Consider this claim disseminated by NPR in a report on the recently aborted anti-Obama/Rev. Wright ad proposed to billionaire Joe Ricketts: "Even if the content of this proposal is dead for now, the concept illuminates something new in 2012. Since the Supreme Court opened the doors to unlimited spending by outside parties, any billionaire with an idea can try to tilt the scales."
How soon they forget. In 2004, six years prior to Citizens United, a few billionaires with ideas funded the swift boating of John Kerry, which helped "tilt the scales" for George W. Bush (and, as the McConnell brief notes, George Soros "spent over $24 million supporting Democratic candidates that same year."). Indeed, decades prior to Citizens United, before a billion was the new million, rich people were trying to "tilt the scales," as veterans of the 1968 McCarthy presidential campaign, funded by a few rich liberals, can attest.
Today, super-rich conservatives are committing vast sums to defeating President Obama and delivering the Senate to Republicans. Super-rich liberals are holding back, partly out of disdain for the process, Democratic candidates lament. So it's not surprising that Democrats tend to favor campaign-finance restrictions while Republicans oppose them.

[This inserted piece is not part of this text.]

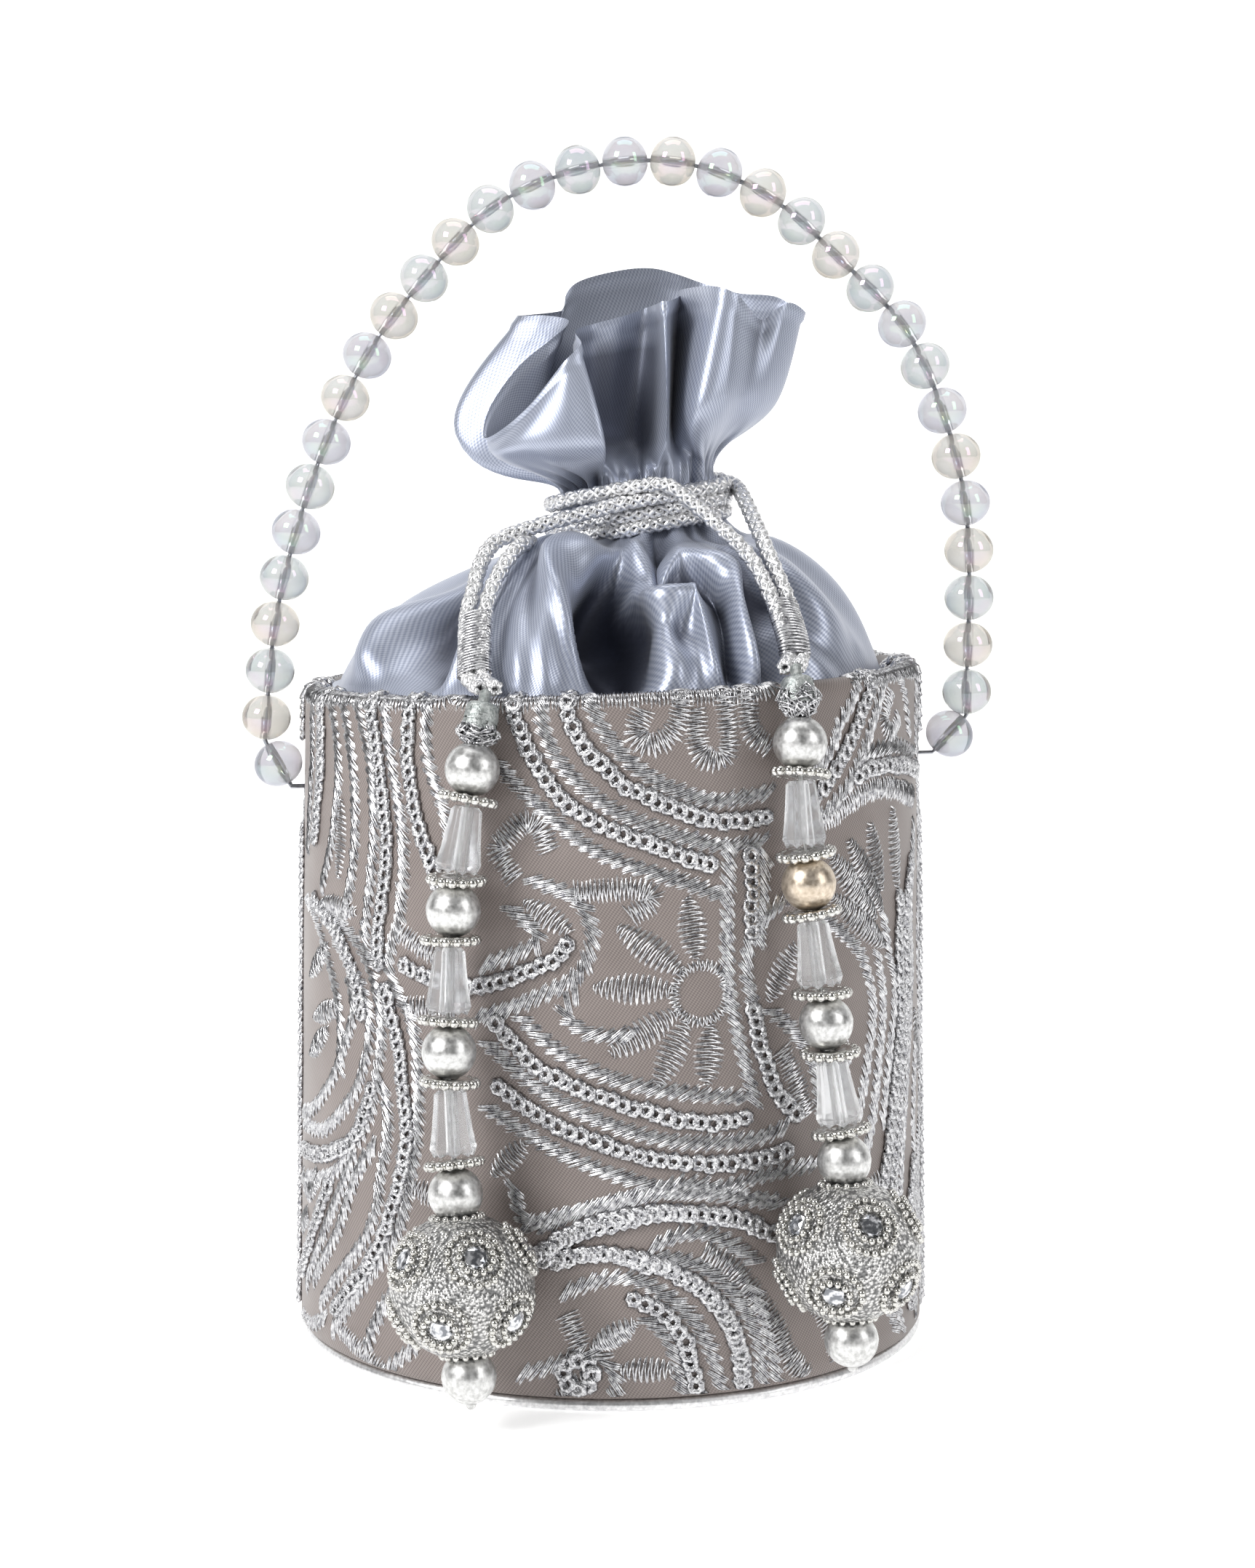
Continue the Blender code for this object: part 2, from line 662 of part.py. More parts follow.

Money talks, critics of Citizens United complain (all the while insisting that money isn't speech.) But if Republican money effectively buys votes, don't blame the Court, and don't just blame the Koch brothers. Blame the voters as well. Independent expenditures can't exert undue influence on a skeptical, informed electorate not susceptible to the bombast, melodrama, or sentimentalism of political advertising. Can a handful of billionaires buy the election? Perhaps, when facts don't matter.